Macedonian Defense Ministry spokesman Georgi Trendafilov was the first to announce there were no U.S. KFOR troops on the Macedonian side of the border.

"On the territory of the Republic of Macedonia -- specifically, in the village of Tanusevci -- the Macedonian army is deployed on its regular lines. Unfortunately, there are also terrorists in the area around Tanusevci. The activities of U.S. troops are exclusively on the other side of the border. Rigorous measures are also being taken on the other side of the border in ridding the terrain [of rebels]."

In Washington yesterday NATO Secretary-General Lord George Robertson said KFOR troops were careful to stay within Kosovo:

"The KFOR troops operate within Kosovo. That is where the agreement is, that is where the mandate is. It doesn't go beyond that."

Our correspondent in Pristina reports the border between Kosovo and Macedonia is not marked in Tanusevci, a village of about 800 residents, almost all of whom are ethnic Albanians. A treaty between Yugoslavia and Macedonia defining the border was signed only last month.

The last census, seven years ago, counted about 80 houses in the village, dispersed over a wide area surrounded by fields, pastures, and forests. How much of Tanusevci stretches into Kosovo is not clear.

The joint Macedonian-KFOR operation followed several days of fighting in the area.

U.S. forces at Mijak, northwest of Tanusevci on the Kosovo side, shot at a group of five rebels on 7 March, wounding two of them. Later that night, Macedonian forces exchanged fire with what Trendafilov says were 50 rebels on horseback who approached Tanusevci first from Mijak and subsequently from the northeast.

In recent days, KFOR had deployed several hundred soldiers in and around Mijak and another Kosovar village, Debelde. KFOR established direct communications links two days ago with Macedonian security forces at the Kodra Fura observation post, two kilometers from Tanusevci.

KFOR also maintains an observation post, staffed by Belgian soldiers, on the Macedonian side of the border some 800 meters from Tanusevci.

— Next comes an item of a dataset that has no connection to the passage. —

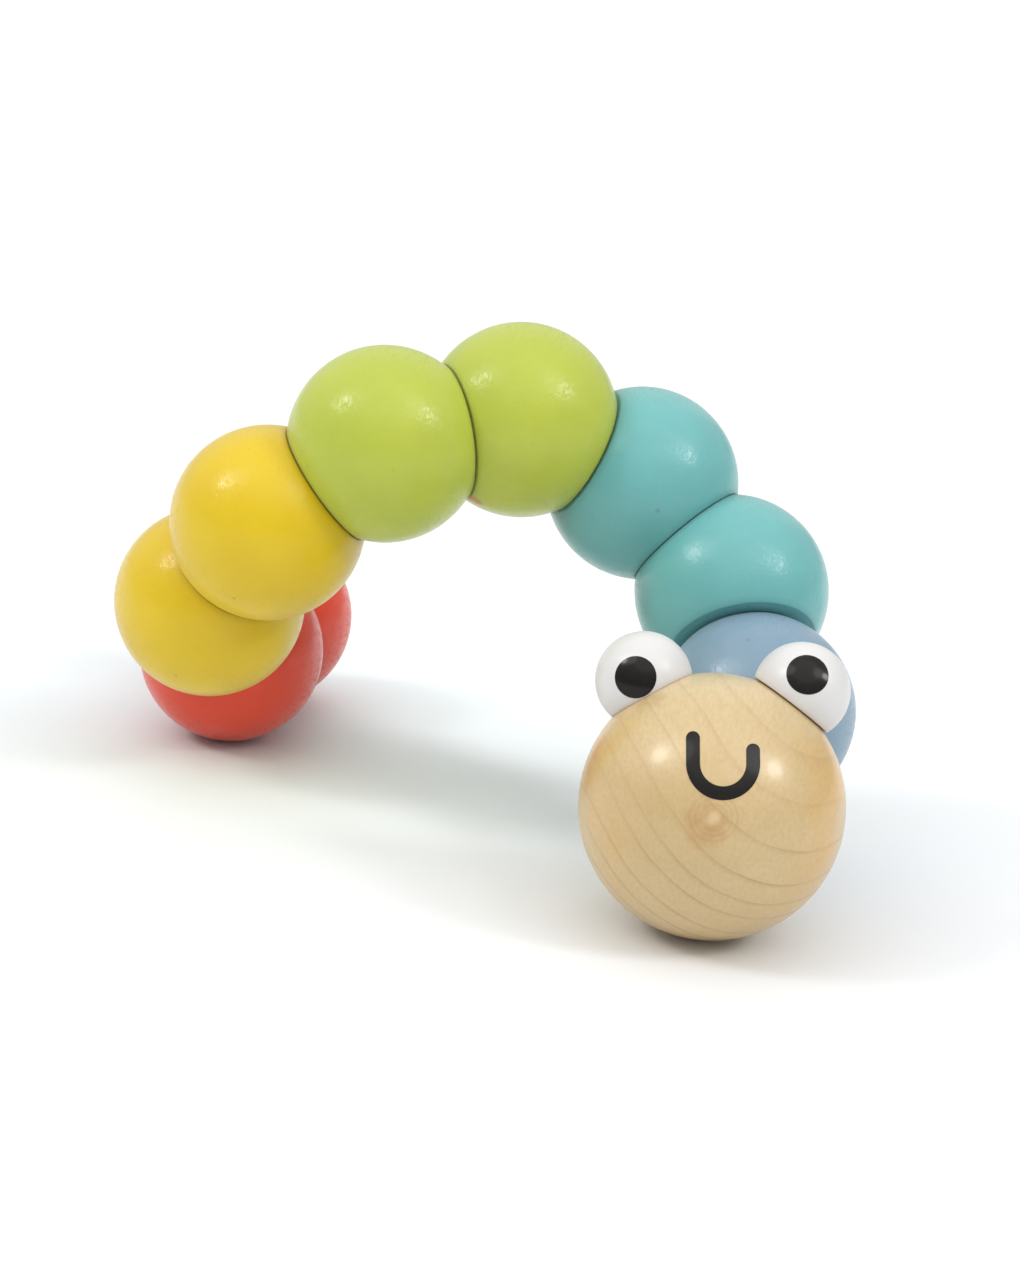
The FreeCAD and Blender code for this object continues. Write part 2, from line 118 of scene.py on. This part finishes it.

U.S. Lieutenant Colonel Bryan Owens, who led the operation up to the border, says the rebels withdrew early yesterday (8 March). He says they loaded material into a vehicle and onto several donkeys and left in the direction of Macedonia.

Representatives of the international community said in Pristina today that they are concerned about the violence along the Kosovo-Macedonian border. But apart from KFOR and the UN High Commissioner for Refugees, international organizations in Kosovo are not playing a major role.

OSCE spokeswoman Claire Trevena says:

"Well, we have asked for restraint and we want the border to be calmed down. This comes primarily from [OSCE headquarters in] Vienna. We haven't had any reports yet whether we are satisfied with the specific action that has taken place, but we are urging for it to be calmed down and we have shown our support for FYROM [Macedonia]."

The spokesman for the UN administration in Kosovo, UNMIK, Sunil Narula says the UN agrees with the OSCE on the need for calm along the border. He rejects Macedonian allegations that the violence is coming from the Kosovo side of the border.

"We certainly don't want it to become -- to get -- 'Kosovarized,' you know. And that is, as I have been saying, it is a problem. The unrest does not have its origin in Kosovo and it is from the other side of the border. It has nothing to do with Kosovo. But we are very concerned about it because it does impact on security [in Kosovo]."

The UN spokesman says "UNMIK is not really doing anything" about the rebellion. In his words: "It is KFOR that is tackling the situation at the ground level."